Encouraging signs from manufacturing suppliers
Riley, who also manages the AXA RoboTech and Evolving Trends strategies, highlighted the record sales delivered by Keyence, the Japanese-listed industrial automation equipment and solutions supplier as another indication.
The company, which supplies manufacturers globally, noted that capital investments are starting to recover. This helped drive strong orders for its factory automation products.
Speaking to the significance of the strong results, Riley said: “It was record sales and record profits, whilst we’re at the bottom of an automation cycle.”
“What I don’t yet know is what the shape of that recovery looks like, but they [Keyence] are pretty well positioned from a larger perspective to participate in,” he added.
He said the big unknown for the industry is what the shape of the manufacturing recovery will look like.
“We believe that we’re past the bottom,” he said. “Companies are telling us that now.”

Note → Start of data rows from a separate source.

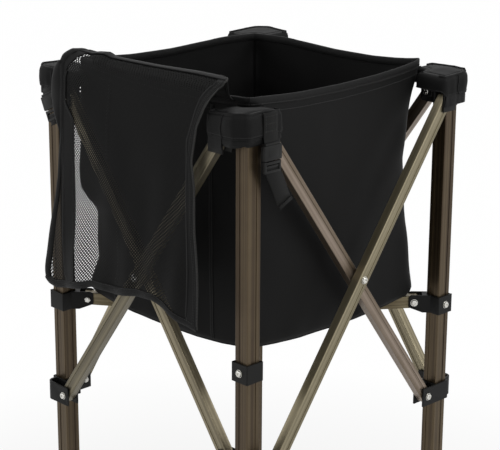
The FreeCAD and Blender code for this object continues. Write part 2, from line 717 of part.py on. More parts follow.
def make_corner_pocket(corner):
    body = new_body(f"corner_pocket_{corner}")
    plan = new_sketch(body, "XY_Plane")
    draw_loop(plan, pocket_outline(S["cloth"]))
    add_pad(body, plan, S["pocket_height"])
    inside = new_sketch(body, "XY_Plane")
    draw_loop(inside, pocket_outline(ZERO))
    add_pocket(body, inside, S["pocket_height"] - S["cloth"], back=True)
    # The ends stay open below, where the bars leave the forks.
    mouth = new_sketch(body, "XY_Plane")
    reach = S["fork_reach"]
    draw_box(mouth, -reach * 2, -outer_plate_face - over_head, -reach, over_nut - sleeve_inner)
    draw_box(mouth, -inner_plate_face - over_nut, reach, sleeve_outer + over_head, reach * 2)
    opening = top_pivot_height + S["bar_height"] / 1.5 - pocket_base_height
    add_pocket(body, mouth, opening, back=True)
    return body


def make_strap(label, side, start):
    # Webbing down the outer side of a pocket, with its closed buckle and the loose end below it.
    # side is how far out it lies, and start is where its width begins.
    height = S["pocket_height"]
    drop, thick, width = S["strap_drop"], S["strap_thickness"], S["strap_width"]
    web = new_body(label)
    plan = new_sketch(web, "XY_Plane", height - drop)
    draw_box(plan, side, start, side + thick, start + width)
    add_pad(web, plan, drop - S["cloth"])
    shell = new_sketch(web, "XY_Plane", height - drop)
    draw_box(shell, side, start, side + S["buckle_thickness"], start + width)
    add_pad(web, shell, S["buckle_length"], back=True)
    tail = new_sketch(web, "XY_Plane", height - drop - S["buckle_length"])
    draw_box(tail, side, start, side + thick, start + width)
    add_pad(web, tail, S["strap_tail"], back=True)
    return web


def make_pockets():
    over_cloth = over_head + S["cloth"] + clear
    beside_bar = S["strap_width"] / 5
    for turns, corner in enumerate(CORNERS):
        body = make_corner_pocket(corner)
        if "front" not in corner:
            seat(body, half_spacing, -half_spacing, pocket_base_height, turns)
            continue
        body.Label = f"pocket_cloth_{corner}"
        if corner == "front_right":
            strap = make_strap(f"strap_{corner}", sleeve_outer + over_cloth, beside_bar)
        else:
            # The left strap hangs on the cart's left side, outside the outer fork.
            strap = make_strap(
                f"strap_{corner}", outer_plate_face + over_cloth, -beside_bar - S["strap_width"])
            strap.Placement = FreeCAD.Placement(
                FreeCAD.Vector(0, 0, 0), FreeCAD.Rotation(FreeCAD.Vector(0, 0, 1), -90))
        whole = group(f"corner_pocket_{corner}", [body, strap])
        seat(whole, half_spacing, -half_spacing, pocket_base_height, turns)


def make_lid():
    # Hangs from its crest outside the front, in upright folds, and is cut to its slanting edges.
    body = new_body("lid")
    drop, thick = S["lid_drop"], S["lid_thickness"]
    face, depth = lid_face_reach, S["lid_fold_depth"]
    lip_end, lip_rise = -lid_crest_reach, depth * 2
    uncut = S["lid_width"] * 1.4
    front, back = [], []
    for i in range(LID_FOLD_ENDS):
        x = uncut * (i / (LID_FOLD_ENDS - 1)) - uncut / 2
        wave = depth if i % 2 else ZERO
        front.append((x, wave - face - thick))
        back.append((x, wave - face))
    plan = new_sketch(body, "XY_Plane")
    draw_loop(plan, front + back[::-1])
    add_pad(body, plan, drop, back=True)
    ends = uncut.number / 2
    add_fillet(body, S["lid_fold_round"], lambda edge: upright(edge) and (
        abs(edge.Vertexes[0].X) < ends - NEAR))
    crest = new_sketch(body, "YZ_Plane")
    draw_loop(crest, [
        (-face - thick, ZERO), (depth - face, ZERO), (lip_end, lip_rise), (lip_end, lip_rise + thick),
        (-face - thick + depth, lip_rise / 1.4),
    ])
    add_pad(body, crest, uncut, middle=True)
    top = lip_rise + thick
    far = uncut * 2
    around = new_sketch(body, "XZ_Plane")
    draw_box(around, -far, -far, far, far)
    draw_loop(around, [(S["lid_width"] * x, top + (drop + top) * z) for x, z in LID_EDGE_SHARES])
    add_pocket(body, around, middle=True)
    seat(body, ZERO, ZERO, bag_rim_height + S["lid_crest_rise"] - top)


def make_lid_hem():
    # The strip that joins the lid to the bag's rim, and on which the lid turns.
    body = new_body("lid_hem")
    thick, rise = S["lid_thickness"], S["lid_crest_rise"]
    start, end = clear - S["bag_half_width"], clear - lid_crest_reach
    side = new_sketch(body, "YZ_Plane")
    draw_loop(side, [
        (start, clear), (start + S["bag_wall"] - clear * 2, clear), (start + thick / 2, thick),
        (end + thick, rise), (end, rise), (end, rise - thick), (start - thick / 2, clear),
    ])
    add_pad(body, side, S["lid_width"] / 1.25, middle=True)
    seat(body, ZERO, ZERO, bag_rim_height)


def build():
    for turns, corner in enumerate(CORNERS):
        make_leg(corner, turns)
        make_top_bracket(corner, turns)
        make_mid_bracket(corner, turns)
        make_slider(corner, turns)
        make_slider_bolts(corner, turns)
        make_leg_fittings(corner, turns)
        make_support_arm(corner, turns)
        make_caster(corner, turns)
    for turns, face in enumerate(FACES):
        make_scissor(face, turns)
        make_crossing_bolt(face, turns)
        make_bag_wall(face, turns)
    make_hub()
    make_bag_floor()
    make_pockets()
    make_lid()
    make_lid_hem()
    doc.recompute()


def write_steps():
    os.makedirs("parts", exist_ok=True)
    for obj in doc.Objects:
        if "Invalid" in obj.State or "Error" in obj.State:
            raise ValueError(f"{obj.Label} did not compute: {obj.State}")
    for part in made:
        if part.Shape.isNull() or not part.Shape.isValid():
            raise ValueError(f"{part.Label} has no valid shape")
        part.Shape.exportStep(f"parts/{part.Label}.step")
        box = part.Shape.BoundBox
        print(part.Label, len(part.Shape.Solids), round(part.Shape.Volume), [
            round(v, 1) for v in (box.XMin, box.YMin, box.ZMin, box.XMax, box.YMax, box.ZMax)])


build()
write_steps()
print(len(made), "sub-parts")
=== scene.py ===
import bmesh
import bpy
import math
import numpy as np
from mathutils import Matrix, Vector, noise
from mathutils.geometry import delaunay_2d_cdt


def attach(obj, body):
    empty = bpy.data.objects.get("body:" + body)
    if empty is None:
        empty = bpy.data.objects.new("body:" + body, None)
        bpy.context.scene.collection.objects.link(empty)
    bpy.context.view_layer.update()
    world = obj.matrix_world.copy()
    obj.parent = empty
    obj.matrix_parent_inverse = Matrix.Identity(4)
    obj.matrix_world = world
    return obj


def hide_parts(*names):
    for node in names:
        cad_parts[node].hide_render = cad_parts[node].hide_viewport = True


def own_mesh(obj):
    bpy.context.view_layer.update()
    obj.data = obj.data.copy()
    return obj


# Folding cart with a cloth bag: legs and scissor bars of anodised aluminium, moulded brackets,
# a hung bag with corner pockets and straps, and a net lid folded out over the front.
# Lengths in the dictionaries are millimetres, and mm turns them into metres.

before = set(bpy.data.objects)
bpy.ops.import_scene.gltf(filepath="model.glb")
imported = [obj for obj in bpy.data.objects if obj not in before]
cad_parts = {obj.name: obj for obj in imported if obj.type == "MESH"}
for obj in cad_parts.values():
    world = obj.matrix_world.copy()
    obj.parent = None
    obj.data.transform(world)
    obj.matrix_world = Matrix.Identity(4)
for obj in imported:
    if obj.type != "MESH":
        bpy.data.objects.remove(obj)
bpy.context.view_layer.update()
mm = 0.001
cornerNames = ["front_right", "back_right", "back_left", "front_left"]
cornerSigns = [(1, -1), (1, 1), (-1, 1), (-1, -1)]
faceNames = ["right", "back", "left", "front"]


def newObject(name, data):
    piece = bpy.data.objects.new(name, data)
    bpy.context.scene.collection.objects.link(piece)
    return piece


# Camera at the photograph's angle, its place and clipping distances in metres

view = {"place": (1.787, -1.736, 1.417), "yaw": 45.87, "pitch": 17.46, "roll": 0.31, "lens": 125.6,
        "sensor": 36, "clip": (0.1, 60)}
camera = newObject("camera", bpy.data.cameras.new("camera"))
camera.data.lens = view["lens"]
camera.data.sensor_width = view["sensor"]
camera.data.clip_start, camera.data.clip_end = view["clip"]
yaw, pitch = math.radians(view["yaw"]), math.radians(view["pitch"])
looking = Vector((-math.sin(yaw) * math.cos(pitch), math.cos(yaw) * math.cos(pitch), -math.sin(pitch)))
rollTurn = Matrix.Rotation(math.radians(view["roll"]), 4, "Z")
camera.matrix_world = (Matrix.Translation(view["place"])
                       @ looking.to_track_quat("-Z", "Y").to_matrix().to_4x4() @ rollTurn)
bpy.context.scene.camera = camera


# Small helpers for nodes, materials and meshes

def linearColour(hexCode):
    values = [int(hexCode[i:i + 2], 16) / 255 for i in (1, 3, 5)]
    return tuple(v / 12.92 if v <= 0.04045 else ((v + 0.055) / 1.055) ** 2.4 for v in values) + (1.0,)


def addNode(tree, kind, inputs=None, **settings):
    node = tree.nodes.new(kind)
    for name, value in settings.items():
        setattr(node, name, value)
    for key, value in (inputs or {}).items():
        if isinstance(value, bpy.types.NodeSocket):
            tree.links.new(value, node.inputs[key])
        else:
            node.inputs[key].default_value = value
    return node


def newMaterial(name, colour, roughness, metallic=0.0, others=None):
    material = bpy.data.materials.new(name)
    material.use_nodes = True
    shader = material.node_tree.nodes["Principled BSDF"]
    shader.inputs["Base Color"].default_value = linearColour(colour)
    shader.inputs["Roughness"].default_value = roughness
    shader.inputs["Metallic"].default_value = metallic
    for key, value in (others or {}).items():
        shader.inputs[key].default_value = value
    return material, material.node_tree, shader


def addMath(tree, operation, *values, **settings):
    return addNode(tree, "ShaderNodeMath", dict(enumerate(values)), operation=operation, **settings).outputs["Value"]


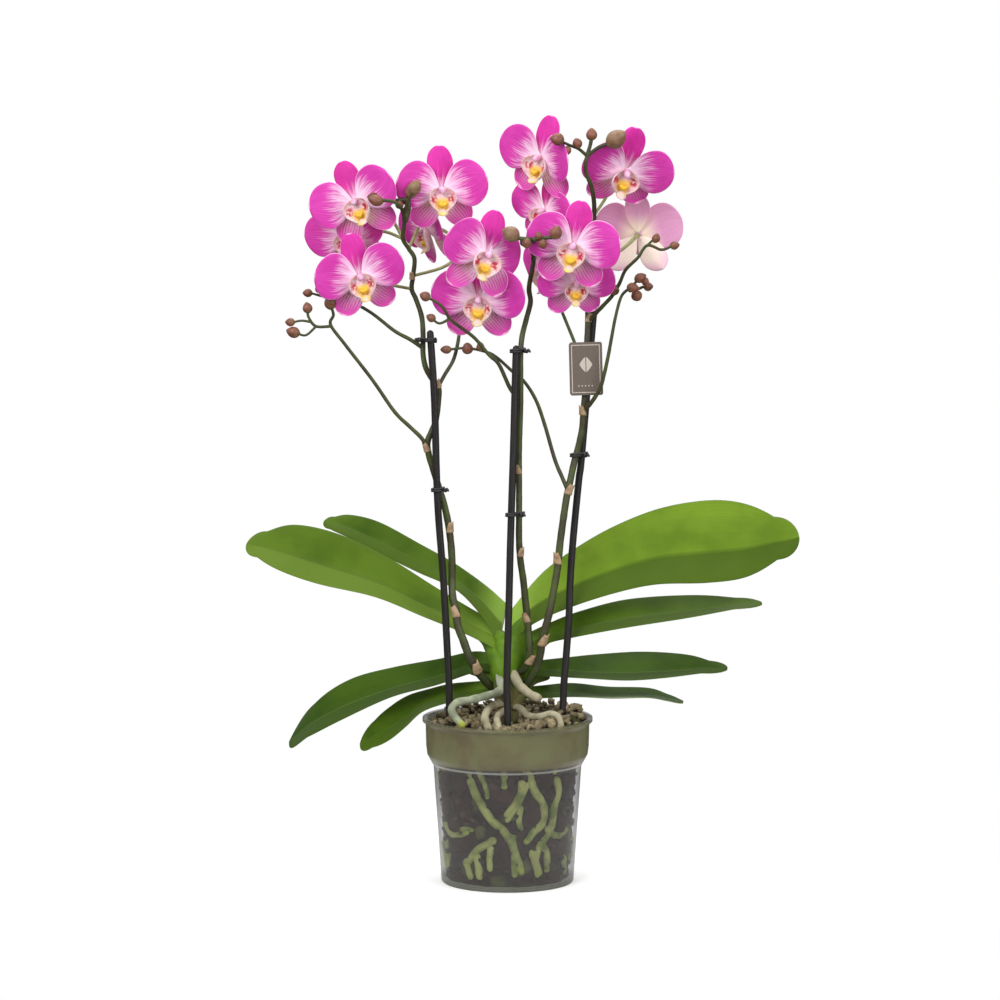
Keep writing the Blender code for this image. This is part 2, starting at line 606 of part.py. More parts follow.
def mix_height(x, y):
    """Height of the growing mix's surface, a sum of soft lumps."""
    height = MIX_LEVEL + 1.2 * math.sin(0.21 * x + 1.0) * math.cos(0.17 * y)
    for centre_x, centre_y, reach, rise in MIX_LUMPS:
        away = ((x - centre_x) ** 2 + (y - centre_y) ** 2) / reach**2
        height += rise * math.exp(-away)
    return height


def build_mix(cutters):
    inside = [(radius - GAP, height) for radius, height in POT_INNER[1:]]
    inside[-1] = (inside[-1][0], inside[-1][1] + GAP)
    rim = [(pot_radius_inside(MIX_LEVEL) - GAP, MIX_LEVEL)]
    rings = [(rim[0][0] * k / MIX_RINGS, MIX_LEVEL) for k in range(MIX_RINGS)]
    body = baked(lathe("mix", rings + rim + inside + [(0, inside[-1][1])], MIX_SIDES))
    for vert in body.data.vertices:
        if vert.co.z > (MIX_LEVEL - 0.5) * MM:
            across = vert.co.xy.length / MM
            fade = min(1.0, (rim[0][0] - across) / 8)
            risen = mix_height(vert.co.x / MM, vert.co.y / MM) - MIX_LEVEL
            vert.co.z = (MIX_LEVEL + risen * fade) * MM
    made = boolean("growing_mix", body, cutters, "DIFFERENCE")
    return finish(made, "growing_mix", "bark")


def at_height(points, height):
    """Where a rising line of points passes a height, in plan."""
    levels = [point[2] for point in points]
    return np.array([np.interp(height, levels, [point[axis] for point in points]) for axis in (0, 1)])


def hoop(name, height, spots):
    """A closed wire tie that runs round one or two bars, each given as (plan centre, radius)."""
    middle = sum(spot for spot, _ in spots) / len(spots)
    points = []
    for k in range(HOOP_POINTS):
        turn = 2 * math.pi * (k + 0.5) / HOOP_POINTS
        way = np.array((math.cos(turn), math.sin(turn)))
        spot, radius = max(spots, key=lambda row: float((row[0] - middle) @ way) + row[1])
        points.append((*(spot + way * (radius + RING_WIRE + GAP)), height))
    curve = bpy.data.curves.new(name, "CURVE")
    curve.dimensions = "3D"
    curve.bevel_depth = RING_WIRE * MM
    curve.bevel_resolution = 1
    line = curve.splines.new("POLY")
    line.points.add(len(points) - 1)
    line.use_cyclic_u = True
    for end, point in zip(line.points, points):
        end.co = (*(value * MM for value in point), 1)
    return finish(baked(solid(name, curve, HELPERS)), name, "wire")


def build_tag():
    bpy.ops.mesh.primitive_cube_add(size=1)
    body = bpy.context.object
    body.scale = [side * MM for side in TAG_SIZE]
    bpy.ops.object.transform_apply(scale=True)
    corners = body.modifiers.new("corners", "BEVEL")
    corners.width = 1.2 * MM
    corners.segments = 2
    corners.affect = "EDGES"
    corners.limit_method = "WEIGHT"
    weights = body.data.attributes.new("bevel_weight_edge", "FLOAT", "EDGE")
    for edge in body.data.edges:
        a, b = (body.data.vertices[index].co for index in edge.vertices)
        weights.data[edge.index].value = 1.0 if abs(a.y - b.y) > 0.5 * TAG_SIZE[1] * MM else 0.0
    angles = Euler([math.radians(angle) for angle in TAG_TURN]).to_matrix().to_4x4()
    made = baked(body)
    made.data.transform(Matrix.Translation(Vector(TAG_CENTRE) * MM) @ angles)
    return finish(made, "care_tag", "tag")


def build_leaves():
    for name, stations in LEAVES.items():
        blade = leaf(name, stations)
        blade = boolean(name, blade, [crown_solid(GAP)], "DIFFERENCE")
        finish(blade, name, "leaf")


def build_roots():
    for name, (points, radius) in ROOT_AERIAL.items():
        root = boolean(name, tapered(name, points, radius, radius * 0.85), [crown_solid(GAP)], "DIFFERENCE")
        finish(root, name, "root")
    for name, (rows, radius) in ROOT_WALL.items():
        finish(tapered(name, wall_points(rows, radius), radius, radius * 0.8), name, "root_green")


def longer(points):
    """The same line, a gap longer at both ends."""
    line = [Vector(point) for point in points]
    first = line[0] + (line[0] - line[1]).normalized() * GAP
    last = line[-1] + (line[-1] - line[-2]).normalized() * GAP
    return [tuple(first), *points[1:-1], tuple(last)]


def mix_cutters():
    cutters = [crown_solid(GAP)]
    for name, points in STAKES.items():
        ends = longer(points[:3])
        cutters.append(tapered(name + "_hole", ends, STAKE_RADIUS, STAKE_RADIUS, GAP, 2))
    for name, (points, radius) in ROOT_AERIAL.items():
        cutters.append(tapered(name + "_hole", longer(points), radius, radius * 0.85, GAP))
    for name, (rows, radius) in ROOT_WALL.items():
        cutters.append(tapered(name + "_groove", longer(wall_points(rows, radius)), radius, radius * 0.8, GAP))
    return cutters


def build_stakes():
    for name, points in STAKES.items():
        finish(tapered(name, points, STAKE_RADIUS, STAKE_RADIUS, 0, 2), name, "stake")


def build_spikes():
    for name in SPIKES:
        made = boolean(name + "_cut", spike(name), [crown_solid(GAP)], "DIFFERENCE")
        finish(made, name, "spike")


def build_clips():
    for name, (height, stake, stem) in CLIPS.items():
        spots = []
        if stake:
            spots.append((at_height(STAKES[stake], height), STAKE_RADIUS + 0.15))
        line, first, last = SPIKES[stem][0]
        radius = first + (last - first) * sum(point[2] < height for point in line) / len(line)
        spots.append((at_height(line, height), radius + 0.15))
        hoop(name, height, spots)


clear_scene()
PLANT = new_collection("Potted orchid")
HELPERS = new_collection("Helpers", visible=False)
MATERIALS = {name: new_material(name) for name in COLOURS}
build_pot()
build_mix(mix_cutters())
finish(crown_solid(), "crown", "stem_green")
build_roots()
build_leaves()
build_stakes()
build_spikes()
build_clips()
build_tag()
for flower_name, flower_row in FLOWERS.items():
    flower(flower_name, flower_row)
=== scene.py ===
# %% [markdown]
# # A moth orchid in a clear growing pot
# The plant has eight thick leaves, three flower spikes tied to dark stakes, fourteen open flowers and
# many buds. The CAD frame gives the true sizes. Each step below makes one kind of piece as a smooth
# surface, gives it a procedural finish and says which CAD solid it stands for.

# %% Frame
import math

import bpy
import numpy as np
from mathutils import Euler
from mathutils import Matrix
from mathutils import Vector


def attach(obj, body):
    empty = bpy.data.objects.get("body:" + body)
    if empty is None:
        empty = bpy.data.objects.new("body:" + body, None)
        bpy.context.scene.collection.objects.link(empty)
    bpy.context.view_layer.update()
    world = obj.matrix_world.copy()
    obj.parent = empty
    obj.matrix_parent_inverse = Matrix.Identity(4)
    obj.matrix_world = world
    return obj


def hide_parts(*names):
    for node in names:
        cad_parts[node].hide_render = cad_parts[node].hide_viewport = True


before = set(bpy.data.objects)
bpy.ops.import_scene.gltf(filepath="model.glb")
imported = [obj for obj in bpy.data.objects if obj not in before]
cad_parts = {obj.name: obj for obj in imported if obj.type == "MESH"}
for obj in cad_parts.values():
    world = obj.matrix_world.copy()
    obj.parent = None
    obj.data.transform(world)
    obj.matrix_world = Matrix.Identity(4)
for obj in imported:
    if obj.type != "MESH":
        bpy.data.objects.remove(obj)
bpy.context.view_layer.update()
MM = 0.001
rng = np.random.default_rng(7)

# %% [markdown]
# ## Room, light and camera
# A plant like this is shown on plain white under big soft lamps. A picture of a real room could light it
# too, but it would lay its own colours on the petals, so plain area lamps and a white world are used. The
# floor is a pale sheet that takes a shadow and fades to plain white, so that no horizon shows. The long
# lens keeps the pot and the flowers in true proportion.

# %% Lamps, room and floor
CAMERA_PLACE = (-0.0053, -3.0, 0.5967)
CAMERA_PITCH = 83.8
LENS = 154.8
SENSOR = 36
# The floor turns from lit to plain white between these distances from the pot, in metres.
FLOOR_FADE = (0.14, 0.40)


def area_lamp(name, place, target, size, power):
    """A soft square lamp at place, aimed at target."""
    data = bpy.data.lights.new(name, "AREA")
    data.energy = power
    data.size = size
    lamp = bpy.data.objects.new(name, data)
    lamp.location = place
    aim = Vector(target) - Vector(place)
    lamp.rotation_euler = aim.to_track_quat("-Z", "Y").to_euler()
    bpy.context.scene.collection.objects.link(lamp)
    return lamp


def white_world(strength):
    """A white room: full white to the eye, glass and gloss, and a plain level of light on the plant."""
    world = bpy.data.worlds.new("white_room")
    bpy.context.scene.world = world
    world.use_nodes = True
    tree = world.node_tree
    back = tree.nodes["Background"]
    back.inputs["Color"].default_value = (1, 1, 1, 1)
    path = tree.nodes.new("ShaderNodeLightPath")
    seen = tree.nodes.new("ShaderNodeMath")
    seen.operation = "MAXIMUM"
    tree.links.new(path.outputs["Is Camera Ray"], seen.inputs[0])
    tree.links.new(path.outputs["Is Transmission Ray"], seen.inputs[1])
    level = tree.nodes.new("ShaderNodeMapRange")
    level.inputs["To Min"].default_value = strength
    level.inputs["To Max"].default_value = 1.0
    tree.links.new(seen.outputs[0], level.inputs["Value"])
    tree.links.new(level.outputs[0], back.inputs["Strength"])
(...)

For example, companies are indicating that order activity has started to pick up, and that the earliest stage of the funnel client engagements are picking up.
Although there are question marks around whether China will help drive the next manufacturing cycle, Riley noted there are some potential signs of more activity from the region.
But more importantly, he pointed to the “unprecedented support in the US for manufacturing”.
He said: “Maybe the shape of the recovery is a little bit flatter than prior cycles, but maybe it’s a longer cycle because this government support is multi-year in nature.”